Cluster Diagnostics report NodePolicy and NodeProfileStatus as failed.
search cancel

Cluster Diagnostics report NodePolicy and NodeProfileStatus as failed.

book

Article ID: 382404

calendar_today

Updated On:

Products

VMware Telco Cloud Automation

Issue/Introduction

  • TCA cluster Diagnostics report the below errors when we run the diagnostics : 

             NodePolicy Diagnosis                                                  | FAIL |
             Got error messages:

    • <NPXX>doesn't work as expected
    • <NPXX> doesn't work as expected
      ------------------------------------------------------------------------------
      NodePolicyMachineStatus Diagnosis                                     | FAIL |
      Got error messages:
    • <Machine name > doesn't work as expected
    • <Machine name > doesn't work as expected
    • <Machine name > doesn't work as expected

 

  • These VMs will report as configuring under the nodepool config. 

Environment

3.1 or below.

Cause

Nodeprofilestatus is not stable when different nodeconfig CRs creation Timestamps are exactly same, nodeprofile status keeps jumping from "Running" and "Normal".

Resolution

The issue is fixed in TCA 3.2.

Run the below commands to work around the issue. 

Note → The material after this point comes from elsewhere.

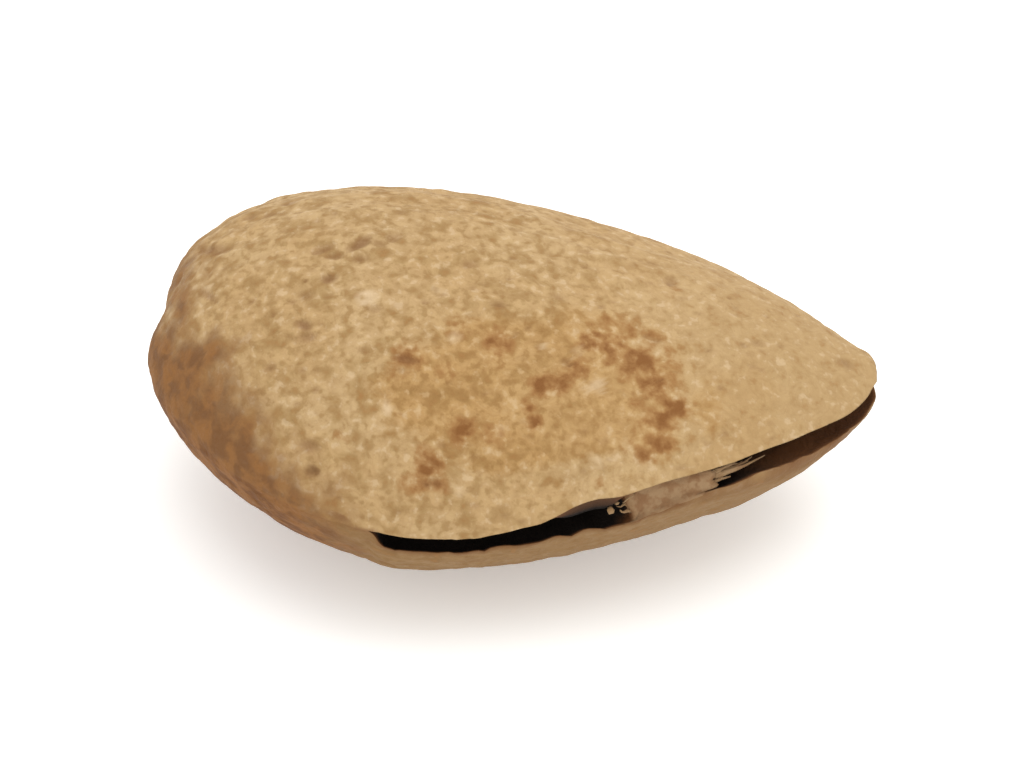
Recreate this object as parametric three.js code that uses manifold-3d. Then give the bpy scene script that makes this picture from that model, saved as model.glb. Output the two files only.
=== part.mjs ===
// An almond in its shell, lying on one cheek, with the seam split open on one side and the loose
// kernel inside. Millimetres: +X runs along the nut to its pointed tip, -Y faces the split seam,
// +Z is up, and z = 0 is the surface that the nut rests on, below the middle of its outline.
import * as THREE from 'three';
import { mergeVertices } from 'three/addons/utils/BufferGeometryUtils.js';
import Module from 'manifold-3d';

// Driving dimensions of the nut, and where it is widest, as a share of its length from the stem end
const NUT_LENGTH = 35;
const WIDEST_SHARE = 0.37;
const SEAM_HALF_WIDTH = 11.7;
const BACK_HALF_WIDTH = 10;
const CHEEK_HALF_THICKNESS = 7.4;
const TIP_DROOP = THREE.MathUtils.degToRad(5.5);
const STEM_END_SWAY = 0.7;
const SEAM_CLIMB = 1.6;
const LOWER_CHEEK_LEAN = 0.22;
const REST_SPOT_DEPTH = 0.22;

// The walls of the shell, and the kernel's own size
const WALL_CHEEK = 2.1;
const WALL_SEAM = 3.2;
const WALL_BACK = 2.6;
const WALL_STEM = 3;
const WALL_TIP = 4;
const KERNEL_LENGTH = 24.5;
const KERNEL_WIDTH = 13.4;
const KERNEL_THICKNESS = 8.6;
const KERNEL_GAP = 0.5;

// The split along the seam, in X from the nut's widest station: open, then a shallow groove where
// the halves still hold together, then open again and round the tip
const SPLIT_START = -1.9;
const GROOVE_START = 10.3;
const TIP_SPLIT_START = 13.2;
const SPLIT_GAP = 0.65;
const WIDE_SPLIT_GAP = 1.05;
const TIP_SPLIT_GAP = 0.65;
const SPLIT_LIFT = 0.65;
const SPLIT_DEPTH = 5;
const GROOVE_DEPTH = 0.5;
const TIP_SPLIT_DEPTH = 13;
const LIP_STEP = 0.45;
const LIP_RAGGEDNESS = 0.1;
const LOWER_TIP_STEP = 0.6;

// Relief of the shell
const LUMP_HEIGHT = 0.16;
const LUMP_SIZE = 7;
const FURROW_DEPTH = 0.09;
const FURROWS_ROUND = 17;
const KEEL_HEIGHT = 0.3;
const KEEL_HALF_WIDTH = 1.3;
const BACK_GROOVE_DEPTH = 0.28;
const BACK_GROOVE_HALF_WIDTH = 0.6;
const STEM_SCAR_DEPTH = 0.5;
const STEM_SCAR_RADIUS = 2.3;
const PITS = 150;
const PIT_DEPTH = 0.24;
const PIT_HALF_LENGTH = 1.5;
const PIT_HALF_WIDTH = 1.05;

// Cells along each side of the cube that a form is made from
const SHELL_CELLS = 26;
const CAVITY_CELLS = 12;
const KERNEL_CELLS = 14;

const GOLDEN_ANGLE = Math.PI * (3 - Math.sqrt(5));
const { smoothstep, clamp } = THREE.MathUtils;

const wasm = await Module();
wasm.setup();

// Three almond forms about the station where they are widest
const shellForm = {
  toStem: NUT_LENGTH * WIDEST_SHARE,
  toTip: NUT_LENGTH * (1 - WIDEST_SHARE),
  seam: SEAM_HALF_WIDTH,
  back: BACK_HALF_WIDTH,
  cheek: CHEEK_HALF_THICKNESS,
  edge: 1.14,
  tipEdge: 0.22,
};
const cavityForm = {
  toStem: shellForm.toStem - WALL_STEM,
  toTip: shellForm.toTip - WALL_TIP,
  seam: shellForm.seam - WALL_SEAM,
  back: shellForm.back - WALL_BACK,
  cheek: shellForm.cheek - WALL_CHEEK,
  edge: 1.05,
  tipEdge: 0.1,
};
const kernelForm = {
  toStem: KERNEL_LENGTH * WIDEST_SHARE,
  toTip: KERNEL_LENGTH * (1 - WIDEST_SHARE),
  seam: KERNEL_WIDTH / 2,
  back: KERNEL_WIDTH / 2,
  cheek: KERNEL_THICKNESS / 2,
  edge: 1.02,
  tipEdge: 0.08,
};

// A repeatable draw between 0 and 1 for one item of a row
function draw(item, salt) {
  const wave = Math.sin(item * 12.9898 + salt * 78.233) * 43758.5453;
  return wave - Math.floor(wave);
}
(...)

  • kubectl get nodeconfig -A | grep -v <Nodepool name>
  • kubectl get nodeconfig -n tca-system <kubeconfig-nodeprofle-xx> -o yaml >kube.yaml
  • kubectl get nodeconfig -n tca-system <addon-np-airgap-xxx> -o yaml >airgap.yaml
  • kubectl delete -f kube.yaml
  • kubectl delete -f airgap.yaml
  • kubectl apply -f kube.yaml
  • kubectl apply -f airgap.yaml
  • watch "kubectl get nps -A | grep -v Normal"